DGFusion tackles robust multimodal semantic perception for autonomous driving by introducing depth-guided fusion that conditions cross-modal attention on local depth cues while maintaining a global environmental condition token. It reframes fusion as a multi-task problem by adding an auxiliary, lidar-supervised depth head, enabling depth-informed features to guide region-level sensor weighting without extra inference cost. The approach yields state-of-the-art results on MUSES and DeLiVER, particularly under adverse weather and lighting, and ablations highlight the complementary benefits of local depth tokens and the global condition cue.

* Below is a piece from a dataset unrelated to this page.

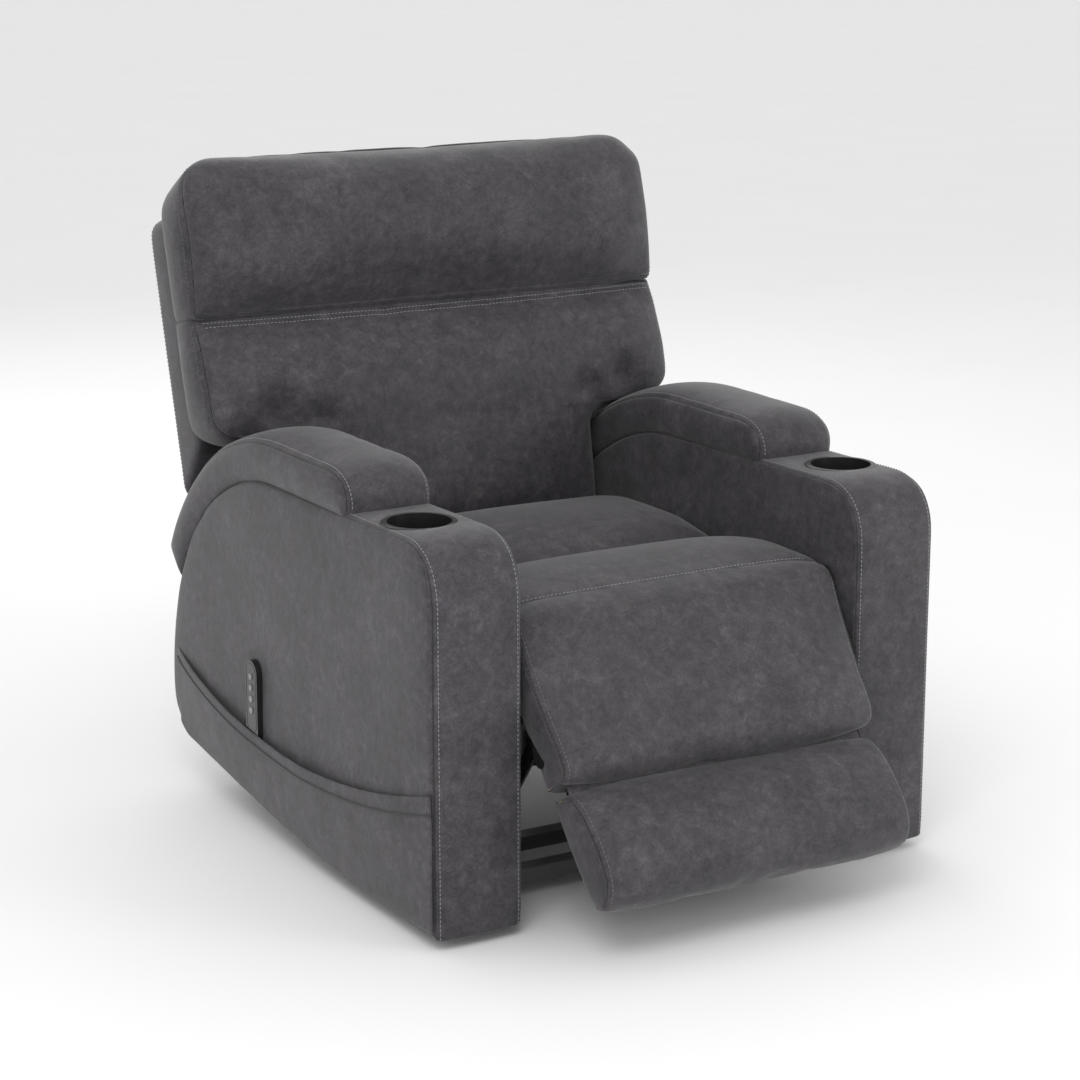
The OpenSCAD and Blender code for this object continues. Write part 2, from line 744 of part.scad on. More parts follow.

The method remains computationally efficient, with only a small parameter increase and practical FPS, supporting real-world deployment.

Abstract

Robust semantic perception for autonomous vehicles relies on effectively combining multiple sensors with complementary strengths and weaknesses. State-of-the-art sensor fusion approaches to semantic perception often treat sensor data uniformly across the spatial extent of the input, which hinders performance when faced with challenging conditions. By contrast, we propose a novel depth-guided multimodal fusion method that upgrades condition-aware fusion by integrating depth information. Our network, DGFusion, poses multimodal segmentation as a multi-task problem, utilizing the lidar measurements, which are typically available in outdoor sensor suites, both as one of the model's inputs and as ground truth for learning depth. Our corresponding auxiliary depth head helps to learn depth-aware features, which are encoded into spatially varying local depth tokens that condition our attentive cross-modal fusion. Together with a global condition token, these local depth tokens dynamically adapt sensor fusion to the spatially varying reliability of each sensor across the scene, which largely depends on depth. In addition, we propose a robust loss for our depth, which is essential for learning from lidar inputs that are typically sparse and noisy in adverse conditions. Our method achieves state-of-the-art panoptic and semantic segmentation performance on the challenging MUSES and DeLiVER datasets. Code and models will be available at https://github.com/timbroed/DGFusion

Paper Structure

This paper contains 11 sections, 17 equations, 5 figures, 8 tables.

Figures (5)

  • Figure 1: Intuition on DGFusion. Unlike previous sensor fusion works that use lidar only as an input, we additionally utilize this readily available modality for depth supervision to create a multi-tasking setup, hinging on the well-known benefits of depth estimation for semantic perception.
  • Figure 2: DGFusion overview. We process all input modalities with a shared backbone with individual feature adapters. Their outputs are split into three branches: the depth estimation branch at the top, the segmentation branch in the middle, and the condition representation branch at the bottom. In our multi-task setup, the sparse and noisy lidar serves as supervision for the auxiliary depth head, enabling the network to learn depth-informed features that improve semantic representations. Both the depth and the condition branch send additional features into the Depth-Guided Fusion modules. In these modules, features from the RGB input, the respective secondary modality, and the depth are divided into local windows. Each depth window is processed to extract a local Depth Token (DT), which is concatenated with the RGB tokens and the Condition Token (CT) to form the set of queries for cross-attention. After fusion, the DT and CT are removed, and the windows are reassembled, yielding enriched features that are fed to the segmentation head to produce the final segmentation prediction.
  • Figure 3: Qualitative comparison on MUSES with visualization of the input modalities. Best viewed on a screen at full zoom.
  • Figure 4: Visual study Qualitative ablation on our loss design on the MUSES dataset. Best viewed on screen at full zoom.
  • Figure 5: Further qualitative results on MUSES. Best viewed on a screen at full zoom.